Many JAX functions are implemented in terms of other JAX primitives, so this
list might not be comprehensive. For example, ``jax.nn.relu`` is implemented
in terms of comparisons and ``jnp.where`` will work in Pallas kernels too.

Array constructors
^^^^^^^^^^^^^^^^^^

All constant array constructors are supported (``jnp.ones``, ``jnp.zeros``,
``jnp.full``). Notably, the ``jax.random`` module is **not** compatible with
Pallas as of today.

Reductions
^^^^^^^^^^

Sum, maximum and minimum reductions are supported, but only on a single array
axis at a time.

Reductions over the last array dimension are generally the slowest.
Reductions over the second last dimension are faster, but still slower than
over the leading dimensions.

Broadcasting
^^^^^^^^^^^^

The performance characteristics of broadcasting are very similar to those
of reductions. Broadcasting along all but the two trailing dimensions is
always supported and free. Broadcasting along the second to last dimension is
slower, while broadcasting along the last dimension is the slowest.

Reshapes
^^^^^^^^

As usual, reshapes in all dimensions but the last two dimensions are supported
and free.

The only two supported cases when a reshape can modify the last two dimensions
of an array is when (1) some leading dimensions are flattened onto the second
to last dimension, or (2) it adds a dimension that was just removed by a
reduction.

Control flow
^^^^^^^^^^^^

The TPU backend features limited support for control flow at the moment.

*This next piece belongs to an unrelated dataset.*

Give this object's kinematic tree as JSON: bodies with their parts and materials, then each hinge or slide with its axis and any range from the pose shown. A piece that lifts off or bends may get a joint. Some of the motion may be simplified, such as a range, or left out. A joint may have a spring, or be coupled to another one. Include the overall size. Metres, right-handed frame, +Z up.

The
currently supported functions are ``cond``, ``fori_loop`` and ``for_loop``.
However, loop primitives get fully unrolled during the compilation at the
moment, so try to keep the loop trip count reasonably small.

Overusing control flow can lead to significant regressions in low-level code
generation, and it is recommended to try to squeeze as many computationally
expensive operations into a single basic block as possible.